Читаем В центре океана полностью

Барьеры были вскоре расшатаны и рухнули под обломками старого общества, в котором эти художники родились. Осталась только дремлющая память национальных традиций, которая тоже вскоре стала объектом преодоления.

И все это, на мой взгляд, имеет прямое отношение к Эйзенштейну. У художественно одаренных людей в то время важнейшей действенной внутренней пружиной было увлечение социально-политическим сдвигом.

Идеи общественного переустройства очаровывали и отождествлялись с новым искусством.

Социальная мотивировка была дорогой в «новую эстетику».

Все начинали искать новые темпоритмы, новые краски, новые формы, новый воздух бытия, точно открывали мир заново.

И это было страшным испытанием, в котором был большой соблазн гордыни. Жесточайшего высокомерия.

Эйзенштейн, появившийся в ту эпоху, был восхищен этой эпохой и соблазнен. Он совпал со своим временем. Не опоздал, но и не опередил его. Шли нога в ногу.

С другой стороны, его появление — большой подарок для времени. Он — как красный бант на черной ленте.

Время создавало его, а он возвысил время. Во всяком случае, время кинематографа. Так же, как боятся люди обнажения тела, так боятся они обнажения мысли. У Эйзенштейна никогда не было ни единого шанса быть искренним. Его революционно-политический энтузиазм быстро был поглощен ямой коммунистического единовластия. Ему никогда не удавалось заниматься художественным творчеством в чистом виде — в той профессии, которая была для него основной. В кинематографе он так и не сделал в полной мере того, что мог и хотел сделать. Он был слишком динамичным и деструктивным, но для лет своих малых он был слишком талантливым.

Когда Эйзенштейн начинал, кинематограф находился в подростковом возрасте, был пока еще не слишком отягощен грехами вседозволенности.

В советской России вопрос морали у начинающих киношников был заменен политическим заказом, требовавшим воздействия на массы. Создавалось тоталитарное государство, при котором с художника снималась моральная ответственность. От художника требовалось лишь мастерство.

Но это пока. Потом все усложнится.

Восторг европейской интеллигенции вокруг первых работ Эйзенштейна, скорее всего, объясняется не тем, что в Европе начали понимать художественные ресурсы киноязыка в общем и молодого советского автора в частности. Но было, видимо, и подсознательное чувство вины, которое сложилось у западных интеллектуалов перед теми, кто на своей шкуре отважился попробовать, что это такое — «социально справедливое» устройство жизни, социализм.

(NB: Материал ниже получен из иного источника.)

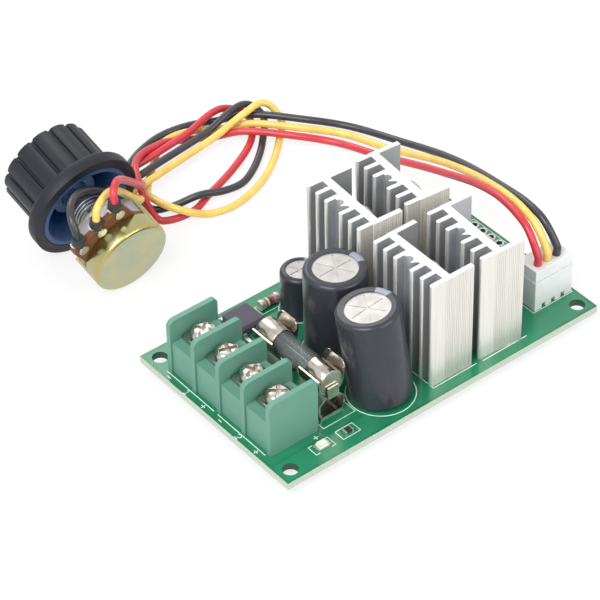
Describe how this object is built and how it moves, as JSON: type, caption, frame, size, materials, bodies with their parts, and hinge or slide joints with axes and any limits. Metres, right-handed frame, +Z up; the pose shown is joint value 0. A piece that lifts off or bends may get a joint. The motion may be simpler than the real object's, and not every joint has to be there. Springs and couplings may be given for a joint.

Ведь именно на Западе рождены были и пропагандировались социалистические идеи, именно на Западе пламенно призывали свергать, перестраивать, начинать все заново, поднимать народы на борьбу. Но западные социалисты сами не пошли по революционному пути: слишком велик был риск потерять то, что на самом деле они ценили больше любой идеи и всякого искусства, — благополучие.

Европа осторожна.

Как в анекдоте: люди при социализме счастливы, потому что даже не знают, как плохо они живут.

Жизнь при социализме замкнула человека в его собственном внутреннем мире, так как вне этого мира в социалистической стране отсутствовали жизненные блага. В «демократическом обществе» жизнедеятельность человека во многом обращена во внешний, открытый всем ветрам мир. Поэтому в условиях демократии весьма своеобразный, но все же хаос окружает искусство и человека.

Есть люди, масштаб личности которых не определяется их свершениями. Гениальность Эйзенштейна была шире его профессиональной деятельности. Эта мысль пришла ко мне не в результате прочитанного или услышанного о нем, а только из моих впечатлений от его фильмов. Я вижу величайшее, блестящее профессиональное мастерство, которым он овладел очень стремительно и со значительным опережением своих современников. Он вообще значительно опередил уровень современной ему технологии кинематографа — он ведь участвовал в его создании.

Но то, что он с удовольствием прыгнул в революционно-пропагандистскую повозку, это и предопределило горькую тенденциозность его развития. Он так из нее и не смог выйти.

А может быть, про душу человека он и не хотел ничего сказать, может быть, ему это было неинтересно? Агитационно-политическая контузия определила особую, почти лозунговую стилистику, и все, что было за этими границами, им расценивалось, наверное, как ущербность. Существование внутри так называемой «новой культуры» в стране, изолированной от мирового культурного процесса, создало поле внутреннего мучительного напряжения.

Но его воображение работало как гигантский генератор в чрезвычайно затаенной сфере интимного переживания, побочной страсти к негенеральным сюжетам, что и нашло себе выход в эротической графике.